Still, there is no end to the misery of farmers in Shimla, Solan, Sirmaur, Bilaspur, Harmirpur, Una, Mandi and Kangra district. Near about 90,000 farmers are hit by monkey invasions.

Even the HP High Court had rebuked state government for not making any committed attempt to check monkey population. In November 2014, HC said,

“The growth of monkeys is at its peak and the number of stray dogs is also increasing day by day… it is shocking to record that in the last week we have lost the precious life of a young woman.”

The capital city Shimla is like the ‘Planet of Apes’. Expanding cities, sinking natural habitat and littering habits of people are supporting rise in the population. Open disposal of food waste attracts all kind of stray animals like monkeys, dogs, cattle etc.

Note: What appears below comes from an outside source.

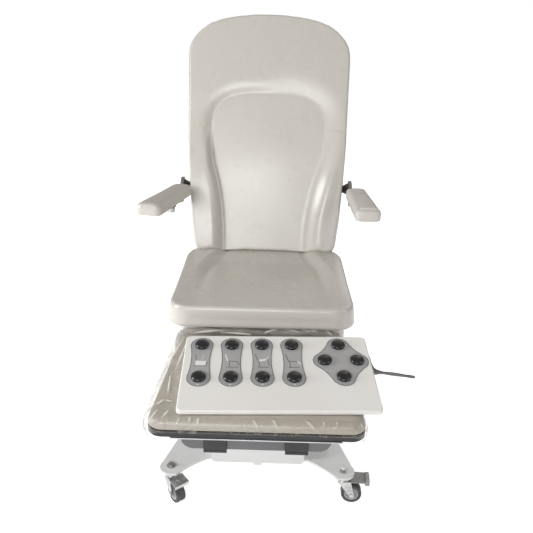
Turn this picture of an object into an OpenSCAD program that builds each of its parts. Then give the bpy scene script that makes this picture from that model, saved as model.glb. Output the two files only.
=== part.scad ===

The sterilization, re-locations, introduction of oral contraceptive for monkeys, and many other government programs have failed miserably. Crores of rupees were sanctioned by government in recent years to curb monkey menace, however, corruption devoured most of it.

Recently, the sterilization of monkeys in Shimla was put on stay after PETA reported cases of extreme cruelty against captured monkeys brought for sterilization. The centre was conducting sterilization without proper tools and facilities.

However, solar-powered electric fences can actually provide long term relief if spared by corrupt government officials and politicians in power. The chances are high that a huge amount of funds will be sanctioned to install such fences across Himachal. The government will take credit for the announcement, but in reality, it’s hard to tell how much of it will reach the farmers.